Held in high esteem among evangelicals and other social conservatives, he once called Roe v. Wade, which granted the right to legal abortion as constitutional, "the worst abomination of constitutional law in our history." Pryor has also received some pushback from conservatives for taking the lead as attorney general of Alabama in removing Alabama's chief justice Roy Moore for defying a federal court order to remove a monument of the Ten Commandments from the state courthouse.
Justice Neil M. Gorsuch of Colorado, Tenth Circuit Court of Appeals
The candidate with the most prestigious educational credentials is Colorado's Neil Gorsuch, 49.
According to Eagle Forum's Andy Schlafly and another anonymous source who heard second-hand, Gorsuch attends an Episcopal church in Boulder. The Christian Post reached out to several other people to confirm this, including his Tenth Circuit office, but it was not verified by press time.
Originally from Denver, the justice earned his bachelor's degree from Columbia University in New York City, his law degree from Harvard, and holds a doctorate in legal philosophy from Oxford where he studied as a Marshall scholar.
He is the author of the The Future of Assisted Suicide and Euthanasia, which explores the ethical and legal issues surrounding euthanasia, and argues strongly against its legalization.
As reported by NPR last week, Gorsuch is regarded as a "cerebral proponent of 'originalism,' the idea that the Constitution should be interpreted as the Founding Fathers would have more than 200 years ago, and of 'textualism,' the idea that statutes should be interpreted literally, without considering the legislative history and underlying purpose of the law."
Justice Thomas M. Hardiman of Pennsylvania, Third Circuit Court of Appeals
Born in Massachusetts but now resides in Pittsburgh, Hardiman, 51, received his education at Notre Dame and Georgetown Law School — the latter of which he paid for by driving a taxicab. He is a colleague of President Trump's sister, Maryanne Trump Barry, who, according to Politico Wednesday, "is high on" his candidacy.
Such sentiment alarmed some conservatives given Barry's reputation as a more liberal judge who supports abortion rights.
Concerns of that nature are unfounded, noted Ed Whelan, who wrote at National Review Friday that Barry testified strongly in favor of now Supreme Court Justice Samuel Alito at his confirmation hearing, who was also her colleague on the Third Circuit.
Barry supported Alito "notwithstanding their various disagreements over the years, including in a partial-birth abortion case. This shows, I think, that Barry, like many other judges, appreciates colleagues who are very smart and capable, even if they do not share her own judicial approach," Whelan said.

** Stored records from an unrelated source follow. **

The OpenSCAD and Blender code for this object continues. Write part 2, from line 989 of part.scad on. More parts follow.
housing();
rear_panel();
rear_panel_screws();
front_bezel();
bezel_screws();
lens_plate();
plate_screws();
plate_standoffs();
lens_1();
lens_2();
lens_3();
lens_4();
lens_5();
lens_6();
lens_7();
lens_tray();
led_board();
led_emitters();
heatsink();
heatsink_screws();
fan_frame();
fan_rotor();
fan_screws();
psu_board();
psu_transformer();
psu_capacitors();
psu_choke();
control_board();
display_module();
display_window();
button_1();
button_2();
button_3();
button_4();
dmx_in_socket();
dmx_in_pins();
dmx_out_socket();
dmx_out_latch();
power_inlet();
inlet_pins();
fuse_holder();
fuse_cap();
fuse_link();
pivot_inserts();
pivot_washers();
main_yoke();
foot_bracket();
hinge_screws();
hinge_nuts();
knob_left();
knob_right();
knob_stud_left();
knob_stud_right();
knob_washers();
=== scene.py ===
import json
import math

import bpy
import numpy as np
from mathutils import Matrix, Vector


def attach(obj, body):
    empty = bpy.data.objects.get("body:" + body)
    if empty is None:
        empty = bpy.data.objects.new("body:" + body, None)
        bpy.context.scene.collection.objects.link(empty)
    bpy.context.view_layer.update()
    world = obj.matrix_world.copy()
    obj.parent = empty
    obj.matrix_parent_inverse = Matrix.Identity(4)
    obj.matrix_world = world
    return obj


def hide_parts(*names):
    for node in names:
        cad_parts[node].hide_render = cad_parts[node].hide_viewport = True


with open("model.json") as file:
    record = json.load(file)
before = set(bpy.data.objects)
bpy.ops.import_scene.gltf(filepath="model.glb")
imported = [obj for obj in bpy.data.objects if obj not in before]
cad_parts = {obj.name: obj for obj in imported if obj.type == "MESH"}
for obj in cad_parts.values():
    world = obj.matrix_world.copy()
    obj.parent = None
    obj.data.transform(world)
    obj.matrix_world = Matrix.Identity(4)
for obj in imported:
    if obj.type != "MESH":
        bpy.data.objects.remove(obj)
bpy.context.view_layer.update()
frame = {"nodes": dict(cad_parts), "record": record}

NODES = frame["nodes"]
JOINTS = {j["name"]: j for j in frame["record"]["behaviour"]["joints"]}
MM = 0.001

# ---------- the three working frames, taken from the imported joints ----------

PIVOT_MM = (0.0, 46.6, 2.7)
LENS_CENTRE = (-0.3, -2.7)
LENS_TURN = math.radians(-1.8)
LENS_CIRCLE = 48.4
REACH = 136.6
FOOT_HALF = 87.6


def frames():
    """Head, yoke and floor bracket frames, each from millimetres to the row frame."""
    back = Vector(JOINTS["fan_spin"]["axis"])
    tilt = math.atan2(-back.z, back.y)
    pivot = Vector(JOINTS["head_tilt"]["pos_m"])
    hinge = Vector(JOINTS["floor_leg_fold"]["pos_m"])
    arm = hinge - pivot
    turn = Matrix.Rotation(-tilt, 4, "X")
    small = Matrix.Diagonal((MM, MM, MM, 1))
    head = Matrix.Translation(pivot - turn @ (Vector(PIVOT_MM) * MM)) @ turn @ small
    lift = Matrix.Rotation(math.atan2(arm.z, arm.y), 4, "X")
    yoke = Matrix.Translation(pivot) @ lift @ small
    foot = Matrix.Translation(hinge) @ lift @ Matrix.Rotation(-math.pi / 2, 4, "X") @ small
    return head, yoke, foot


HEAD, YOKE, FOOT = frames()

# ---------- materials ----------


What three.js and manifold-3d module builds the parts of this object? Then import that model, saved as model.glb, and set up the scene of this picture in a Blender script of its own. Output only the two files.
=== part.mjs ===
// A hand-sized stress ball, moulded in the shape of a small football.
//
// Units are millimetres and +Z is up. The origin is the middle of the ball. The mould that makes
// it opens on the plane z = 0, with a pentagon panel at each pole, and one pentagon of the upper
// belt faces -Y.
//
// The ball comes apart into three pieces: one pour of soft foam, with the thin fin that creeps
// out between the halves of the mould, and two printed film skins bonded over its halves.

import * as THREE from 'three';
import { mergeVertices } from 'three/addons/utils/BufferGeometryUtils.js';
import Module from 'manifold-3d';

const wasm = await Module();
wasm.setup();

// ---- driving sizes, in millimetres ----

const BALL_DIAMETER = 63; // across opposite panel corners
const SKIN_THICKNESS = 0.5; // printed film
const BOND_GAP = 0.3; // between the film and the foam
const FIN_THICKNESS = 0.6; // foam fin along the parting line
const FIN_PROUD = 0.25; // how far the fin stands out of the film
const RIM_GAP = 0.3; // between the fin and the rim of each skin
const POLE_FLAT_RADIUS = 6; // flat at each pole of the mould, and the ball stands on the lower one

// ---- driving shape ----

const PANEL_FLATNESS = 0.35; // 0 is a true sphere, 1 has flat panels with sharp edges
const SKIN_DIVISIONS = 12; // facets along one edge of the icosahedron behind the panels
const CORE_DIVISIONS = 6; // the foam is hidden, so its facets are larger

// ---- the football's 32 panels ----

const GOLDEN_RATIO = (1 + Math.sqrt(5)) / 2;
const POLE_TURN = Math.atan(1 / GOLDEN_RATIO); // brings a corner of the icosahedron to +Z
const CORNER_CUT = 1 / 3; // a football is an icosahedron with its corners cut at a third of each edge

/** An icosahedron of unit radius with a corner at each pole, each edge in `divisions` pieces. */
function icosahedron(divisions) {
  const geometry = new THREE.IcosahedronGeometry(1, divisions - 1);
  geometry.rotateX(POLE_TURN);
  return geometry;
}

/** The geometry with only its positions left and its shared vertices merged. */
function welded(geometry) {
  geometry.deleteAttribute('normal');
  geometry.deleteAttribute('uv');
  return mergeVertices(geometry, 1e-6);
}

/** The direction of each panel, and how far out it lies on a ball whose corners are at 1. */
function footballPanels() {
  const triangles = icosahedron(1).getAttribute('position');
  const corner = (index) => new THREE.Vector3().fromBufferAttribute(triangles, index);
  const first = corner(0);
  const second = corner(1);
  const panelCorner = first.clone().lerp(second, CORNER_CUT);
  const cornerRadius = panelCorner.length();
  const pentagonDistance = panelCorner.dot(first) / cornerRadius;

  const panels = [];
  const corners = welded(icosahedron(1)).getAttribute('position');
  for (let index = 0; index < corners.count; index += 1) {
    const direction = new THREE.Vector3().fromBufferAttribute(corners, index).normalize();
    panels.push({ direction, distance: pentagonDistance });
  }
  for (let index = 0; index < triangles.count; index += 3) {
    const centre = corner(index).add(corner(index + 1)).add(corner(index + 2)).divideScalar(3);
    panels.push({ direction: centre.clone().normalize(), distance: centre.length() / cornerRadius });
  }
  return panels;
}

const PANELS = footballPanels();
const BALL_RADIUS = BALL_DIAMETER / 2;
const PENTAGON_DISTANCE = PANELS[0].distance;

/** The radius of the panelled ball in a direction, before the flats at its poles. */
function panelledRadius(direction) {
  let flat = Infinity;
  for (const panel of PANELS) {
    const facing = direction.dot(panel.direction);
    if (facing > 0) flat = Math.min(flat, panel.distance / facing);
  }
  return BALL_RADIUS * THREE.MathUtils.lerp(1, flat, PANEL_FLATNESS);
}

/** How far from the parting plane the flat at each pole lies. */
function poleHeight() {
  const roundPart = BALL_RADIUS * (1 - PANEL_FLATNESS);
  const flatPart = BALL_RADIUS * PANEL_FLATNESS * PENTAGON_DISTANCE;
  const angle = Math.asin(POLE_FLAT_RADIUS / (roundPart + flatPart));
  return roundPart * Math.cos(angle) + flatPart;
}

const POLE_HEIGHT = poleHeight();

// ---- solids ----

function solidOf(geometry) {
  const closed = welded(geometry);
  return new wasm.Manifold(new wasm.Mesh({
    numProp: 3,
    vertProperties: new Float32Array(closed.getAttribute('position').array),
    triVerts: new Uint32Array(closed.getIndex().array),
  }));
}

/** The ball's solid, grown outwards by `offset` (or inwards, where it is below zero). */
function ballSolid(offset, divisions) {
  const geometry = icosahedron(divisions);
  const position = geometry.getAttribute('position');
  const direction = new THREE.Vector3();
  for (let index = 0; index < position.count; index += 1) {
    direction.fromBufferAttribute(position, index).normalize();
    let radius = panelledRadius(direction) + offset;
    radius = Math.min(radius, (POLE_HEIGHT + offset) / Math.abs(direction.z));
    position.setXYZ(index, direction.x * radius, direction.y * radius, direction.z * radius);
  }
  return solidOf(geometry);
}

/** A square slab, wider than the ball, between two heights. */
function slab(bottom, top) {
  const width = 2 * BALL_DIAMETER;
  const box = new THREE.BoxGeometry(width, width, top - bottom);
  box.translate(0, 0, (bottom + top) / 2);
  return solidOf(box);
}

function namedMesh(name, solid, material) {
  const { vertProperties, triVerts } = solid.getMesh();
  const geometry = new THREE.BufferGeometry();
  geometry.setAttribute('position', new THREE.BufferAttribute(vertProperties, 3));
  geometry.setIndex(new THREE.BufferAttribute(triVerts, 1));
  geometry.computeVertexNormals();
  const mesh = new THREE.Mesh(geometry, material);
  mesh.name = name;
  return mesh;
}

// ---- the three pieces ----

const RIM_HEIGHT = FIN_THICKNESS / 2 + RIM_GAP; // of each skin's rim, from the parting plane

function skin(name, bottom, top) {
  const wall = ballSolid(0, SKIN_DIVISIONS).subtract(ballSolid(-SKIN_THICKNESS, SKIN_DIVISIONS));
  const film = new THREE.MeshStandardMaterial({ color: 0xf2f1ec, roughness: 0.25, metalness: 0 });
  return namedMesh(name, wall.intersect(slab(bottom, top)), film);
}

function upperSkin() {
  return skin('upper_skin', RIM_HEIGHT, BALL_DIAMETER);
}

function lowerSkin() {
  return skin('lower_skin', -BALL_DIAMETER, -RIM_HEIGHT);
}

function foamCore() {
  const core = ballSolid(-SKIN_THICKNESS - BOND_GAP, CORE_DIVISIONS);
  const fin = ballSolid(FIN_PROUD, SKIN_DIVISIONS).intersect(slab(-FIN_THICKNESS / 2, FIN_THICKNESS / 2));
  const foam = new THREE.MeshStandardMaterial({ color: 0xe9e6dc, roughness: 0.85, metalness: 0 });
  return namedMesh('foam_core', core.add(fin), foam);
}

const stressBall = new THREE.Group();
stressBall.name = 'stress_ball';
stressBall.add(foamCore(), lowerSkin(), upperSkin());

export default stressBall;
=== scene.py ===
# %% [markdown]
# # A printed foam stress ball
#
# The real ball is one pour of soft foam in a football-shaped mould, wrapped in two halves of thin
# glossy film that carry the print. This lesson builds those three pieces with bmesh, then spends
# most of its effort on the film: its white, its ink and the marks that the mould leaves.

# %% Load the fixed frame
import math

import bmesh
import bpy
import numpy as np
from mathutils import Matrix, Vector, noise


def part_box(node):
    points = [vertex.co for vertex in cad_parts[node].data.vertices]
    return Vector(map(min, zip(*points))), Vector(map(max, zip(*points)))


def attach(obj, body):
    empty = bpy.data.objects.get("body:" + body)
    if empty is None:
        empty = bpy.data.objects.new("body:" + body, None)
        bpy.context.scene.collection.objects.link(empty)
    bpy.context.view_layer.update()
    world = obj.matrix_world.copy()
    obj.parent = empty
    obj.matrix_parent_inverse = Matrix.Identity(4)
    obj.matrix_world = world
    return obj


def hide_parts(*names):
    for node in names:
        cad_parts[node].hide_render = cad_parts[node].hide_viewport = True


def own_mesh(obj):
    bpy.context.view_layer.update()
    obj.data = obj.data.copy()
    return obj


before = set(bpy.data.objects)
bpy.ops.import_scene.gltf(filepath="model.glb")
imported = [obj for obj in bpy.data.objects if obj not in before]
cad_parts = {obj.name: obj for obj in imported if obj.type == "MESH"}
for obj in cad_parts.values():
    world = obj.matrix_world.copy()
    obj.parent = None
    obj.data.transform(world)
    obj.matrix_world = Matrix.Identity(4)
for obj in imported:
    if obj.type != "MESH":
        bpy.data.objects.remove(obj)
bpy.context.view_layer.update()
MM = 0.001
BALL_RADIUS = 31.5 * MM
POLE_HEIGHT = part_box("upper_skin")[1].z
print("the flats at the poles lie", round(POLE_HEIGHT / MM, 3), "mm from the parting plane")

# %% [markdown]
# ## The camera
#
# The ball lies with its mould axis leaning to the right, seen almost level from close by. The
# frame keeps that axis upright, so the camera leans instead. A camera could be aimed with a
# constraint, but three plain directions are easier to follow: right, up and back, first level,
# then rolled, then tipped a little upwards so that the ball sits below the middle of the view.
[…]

Justice Diane S. Sykes of Wisconsin, Seventh Circuit Court of Appeals
Though earlier reports indicated that the President had narrowed his list of choices down to the three men listed above, the Associated Press mentioned Sunday that President Trump was still considering judge Diane Sykes, 59, the eldest of the nominees, for the seat.
Sykes graduated with a bachelor of science degree in journalism from Northwestern University in 1980 and worked as a reporter for The Milwaukee Journal before entering Marquette University Law School. Like five of the other current justices, she is Roman Catholic.
Some speculate that the President wanted to choose a younger nominee so as to preserve to a conservative legacy of jurisprudence on the high court for longer time.
According to the Milwaukee Journal Sentinel Saturday, President Trump is planning to travel to Milwaukee on Thursday, the same day he had originally planned to announce his Supreme Court nomination.